= Items =
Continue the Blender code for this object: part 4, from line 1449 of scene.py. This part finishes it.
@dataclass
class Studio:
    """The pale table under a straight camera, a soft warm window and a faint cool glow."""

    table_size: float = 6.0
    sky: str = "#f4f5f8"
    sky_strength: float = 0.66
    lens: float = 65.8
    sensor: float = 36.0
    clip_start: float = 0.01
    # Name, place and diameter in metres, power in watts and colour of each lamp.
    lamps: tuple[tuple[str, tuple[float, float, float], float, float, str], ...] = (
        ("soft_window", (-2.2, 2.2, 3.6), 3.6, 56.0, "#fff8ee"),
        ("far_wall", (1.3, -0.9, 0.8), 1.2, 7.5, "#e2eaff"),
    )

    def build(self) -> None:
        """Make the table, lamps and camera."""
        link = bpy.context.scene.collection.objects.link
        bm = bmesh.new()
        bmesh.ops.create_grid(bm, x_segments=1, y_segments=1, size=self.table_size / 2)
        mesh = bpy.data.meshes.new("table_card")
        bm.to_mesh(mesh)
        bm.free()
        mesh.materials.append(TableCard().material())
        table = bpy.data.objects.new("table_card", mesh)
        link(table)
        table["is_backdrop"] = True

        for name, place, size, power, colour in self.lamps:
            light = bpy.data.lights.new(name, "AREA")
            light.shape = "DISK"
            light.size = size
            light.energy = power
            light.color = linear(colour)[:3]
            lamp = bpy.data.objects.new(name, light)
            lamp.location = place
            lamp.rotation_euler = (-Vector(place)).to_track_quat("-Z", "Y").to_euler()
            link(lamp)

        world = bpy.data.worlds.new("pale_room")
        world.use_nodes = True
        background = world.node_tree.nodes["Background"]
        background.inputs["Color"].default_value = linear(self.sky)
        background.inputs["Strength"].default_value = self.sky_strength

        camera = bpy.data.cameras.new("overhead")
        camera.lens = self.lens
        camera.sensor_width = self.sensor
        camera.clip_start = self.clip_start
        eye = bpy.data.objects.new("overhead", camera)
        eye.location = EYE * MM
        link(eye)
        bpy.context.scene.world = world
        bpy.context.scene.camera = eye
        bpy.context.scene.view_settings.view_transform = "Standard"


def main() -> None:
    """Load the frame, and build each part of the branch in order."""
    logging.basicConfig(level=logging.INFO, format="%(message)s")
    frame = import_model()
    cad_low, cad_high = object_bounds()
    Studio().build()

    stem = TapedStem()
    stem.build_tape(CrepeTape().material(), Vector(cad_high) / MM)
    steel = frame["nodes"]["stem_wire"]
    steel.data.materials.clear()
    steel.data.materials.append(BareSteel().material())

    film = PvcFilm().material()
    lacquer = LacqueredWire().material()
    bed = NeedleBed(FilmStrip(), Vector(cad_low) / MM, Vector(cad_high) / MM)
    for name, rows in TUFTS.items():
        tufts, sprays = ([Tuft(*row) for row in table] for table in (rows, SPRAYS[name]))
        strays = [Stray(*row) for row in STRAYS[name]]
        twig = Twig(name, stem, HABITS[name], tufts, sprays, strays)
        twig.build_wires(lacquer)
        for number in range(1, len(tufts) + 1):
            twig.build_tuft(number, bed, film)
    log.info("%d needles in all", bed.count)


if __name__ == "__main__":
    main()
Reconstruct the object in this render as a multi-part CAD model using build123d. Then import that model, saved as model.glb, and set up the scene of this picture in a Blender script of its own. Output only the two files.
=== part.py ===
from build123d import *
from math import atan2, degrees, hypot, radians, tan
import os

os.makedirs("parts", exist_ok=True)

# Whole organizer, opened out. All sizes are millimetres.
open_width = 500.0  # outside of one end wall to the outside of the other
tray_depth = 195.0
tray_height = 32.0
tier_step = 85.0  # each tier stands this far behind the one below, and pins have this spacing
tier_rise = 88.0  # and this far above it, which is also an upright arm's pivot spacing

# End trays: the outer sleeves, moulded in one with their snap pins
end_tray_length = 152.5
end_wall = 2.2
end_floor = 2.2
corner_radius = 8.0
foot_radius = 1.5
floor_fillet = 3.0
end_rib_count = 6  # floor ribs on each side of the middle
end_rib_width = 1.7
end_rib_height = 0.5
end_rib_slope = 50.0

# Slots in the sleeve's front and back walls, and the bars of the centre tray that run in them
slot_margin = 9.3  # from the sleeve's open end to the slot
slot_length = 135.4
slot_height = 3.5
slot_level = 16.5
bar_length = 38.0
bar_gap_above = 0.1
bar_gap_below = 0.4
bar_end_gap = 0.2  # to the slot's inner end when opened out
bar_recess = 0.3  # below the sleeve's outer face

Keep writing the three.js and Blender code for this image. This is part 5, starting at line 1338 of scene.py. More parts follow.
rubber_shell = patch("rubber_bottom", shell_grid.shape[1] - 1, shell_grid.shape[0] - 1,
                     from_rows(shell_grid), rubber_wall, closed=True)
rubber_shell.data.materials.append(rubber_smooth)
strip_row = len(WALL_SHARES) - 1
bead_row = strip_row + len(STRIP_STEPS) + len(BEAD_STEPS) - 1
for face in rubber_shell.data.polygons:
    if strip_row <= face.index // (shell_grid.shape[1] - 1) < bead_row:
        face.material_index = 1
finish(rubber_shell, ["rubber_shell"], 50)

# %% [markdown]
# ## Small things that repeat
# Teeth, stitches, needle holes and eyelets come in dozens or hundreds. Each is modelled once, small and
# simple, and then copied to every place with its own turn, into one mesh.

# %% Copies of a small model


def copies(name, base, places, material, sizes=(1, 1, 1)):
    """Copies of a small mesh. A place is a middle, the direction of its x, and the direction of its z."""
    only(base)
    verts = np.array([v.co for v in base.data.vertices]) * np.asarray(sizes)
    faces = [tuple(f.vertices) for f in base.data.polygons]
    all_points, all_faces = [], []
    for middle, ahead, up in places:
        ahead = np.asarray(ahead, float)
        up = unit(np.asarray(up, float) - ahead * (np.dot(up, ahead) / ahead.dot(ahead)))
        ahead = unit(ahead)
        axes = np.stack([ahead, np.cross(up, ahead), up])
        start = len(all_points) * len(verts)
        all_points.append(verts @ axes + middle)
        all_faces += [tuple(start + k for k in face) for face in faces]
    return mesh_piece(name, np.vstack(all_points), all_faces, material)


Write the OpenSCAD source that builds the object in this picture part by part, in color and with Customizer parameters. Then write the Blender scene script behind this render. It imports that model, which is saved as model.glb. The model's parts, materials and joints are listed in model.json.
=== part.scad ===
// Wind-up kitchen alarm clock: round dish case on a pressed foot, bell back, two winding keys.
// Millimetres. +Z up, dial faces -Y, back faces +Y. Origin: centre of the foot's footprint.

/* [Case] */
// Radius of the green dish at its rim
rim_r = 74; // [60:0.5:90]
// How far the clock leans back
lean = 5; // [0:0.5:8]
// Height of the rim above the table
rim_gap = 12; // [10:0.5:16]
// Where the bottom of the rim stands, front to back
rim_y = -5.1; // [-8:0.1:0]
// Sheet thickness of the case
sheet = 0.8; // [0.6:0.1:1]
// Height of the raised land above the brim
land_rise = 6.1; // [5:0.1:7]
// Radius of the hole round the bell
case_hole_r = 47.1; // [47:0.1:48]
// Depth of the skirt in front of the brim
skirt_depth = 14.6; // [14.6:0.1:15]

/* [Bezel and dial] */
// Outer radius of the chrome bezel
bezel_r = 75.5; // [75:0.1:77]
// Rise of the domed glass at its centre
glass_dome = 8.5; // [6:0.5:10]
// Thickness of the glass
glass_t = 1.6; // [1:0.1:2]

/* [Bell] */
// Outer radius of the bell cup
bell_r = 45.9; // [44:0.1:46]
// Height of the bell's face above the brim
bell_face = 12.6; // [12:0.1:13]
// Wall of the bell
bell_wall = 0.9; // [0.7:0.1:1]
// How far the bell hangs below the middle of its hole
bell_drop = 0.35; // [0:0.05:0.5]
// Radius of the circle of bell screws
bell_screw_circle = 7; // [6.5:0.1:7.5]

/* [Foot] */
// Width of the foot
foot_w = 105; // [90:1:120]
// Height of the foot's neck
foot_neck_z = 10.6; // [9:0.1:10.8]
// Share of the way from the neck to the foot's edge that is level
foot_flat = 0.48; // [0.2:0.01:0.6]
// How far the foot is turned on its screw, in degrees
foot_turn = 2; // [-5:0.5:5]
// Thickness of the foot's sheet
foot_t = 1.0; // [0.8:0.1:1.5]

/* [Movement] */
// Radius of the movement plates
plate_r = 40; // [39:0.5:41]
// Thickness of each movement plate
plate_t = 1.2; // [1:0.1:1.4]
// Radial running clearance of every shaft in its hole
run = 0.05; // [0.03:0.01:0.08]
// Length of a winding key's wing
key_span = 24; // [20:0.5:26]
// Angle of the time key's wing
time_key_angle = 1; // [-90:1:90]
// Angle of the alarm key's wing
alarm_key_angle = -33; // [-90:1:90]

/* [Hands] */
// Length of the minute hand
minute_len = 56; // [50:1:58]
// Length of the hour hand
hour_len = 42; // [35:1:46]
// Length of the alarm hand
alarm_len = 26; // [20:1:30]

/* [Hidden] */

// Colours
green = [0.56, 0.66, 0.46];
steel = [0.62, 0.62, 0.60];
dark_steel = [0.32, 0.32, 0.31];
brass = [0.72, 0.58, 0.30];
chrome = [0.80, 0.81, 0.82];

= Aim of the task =
From the records above, quote only the lines running from the line with "frame = import_model()" to the line with "steel.data.materials.append(BareSteel().material())", both lines included.

= Solution for this exercise =
    frame = import_model()
    cad_low, cad_high = object_bounds()
    Studio().build()

    stem = TapedStem()
    stem.build_tape(CrepeTape().material(), Vector(cad_high) / MM)
    steel = frame["nodes"]["stem_wire"]
    steel.data.materials.clear()
    steel.data.materials.append(BareSteel().material())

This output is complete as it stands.